In the film, a girl who could have married any man in town instead falls for a ghastly Beast because, as Belle sings, “There is something in him I did not see.” What a story! Tragically, though, many Hollywood films preach exactly the opposite message.
The Verdict: OK for Kids & Teens?
Beauty and the Beast is certainly scarier than the 1991 cartoon version, although filmmakers seemed to have gone to great lengths to keep it in PG territory. Comparing it to recent kids’ films, it’s as scary as The BFG and The Jungle Book. There are several intense scenes, including two involving packs of wolves trying to catch people. The final fight scene between Gaston and the Beast also is a bit frightening.

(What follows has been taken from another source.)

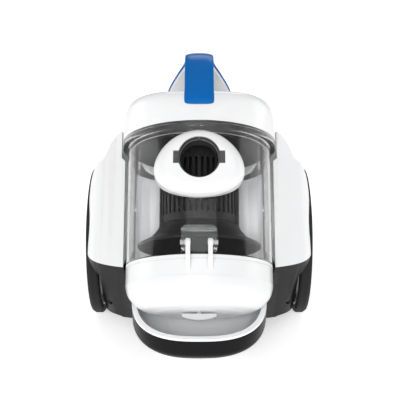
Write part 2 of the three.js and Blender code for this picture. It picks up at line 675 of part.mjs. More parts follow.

But the LeFou controversy is the sole focus on many traditional families. If not for it, I likely would take my 5-year-old daughter to see it. Now, we may just wait for the DVD.
What is beauty? How does the world’s definition differ from the biblical definition? Does God care about physical beauty? What does it mean to be arrogant? How can we fight arrogance and pride? What made Belle change her mind about the Beast? Why didn’t Belle want to marry Gaston? Which characters exhibited grace? Which characters exhibited humility? What does Scripture say about homosexuality? How can we tackle this issue with grace, while standing for truth?
Beauty and the Beast is rated PG for some action violence, peril and frightening images.
Entertainment rating: 4 out of 5 stars. Family-friendly rating: 2.5 out of 5 stars.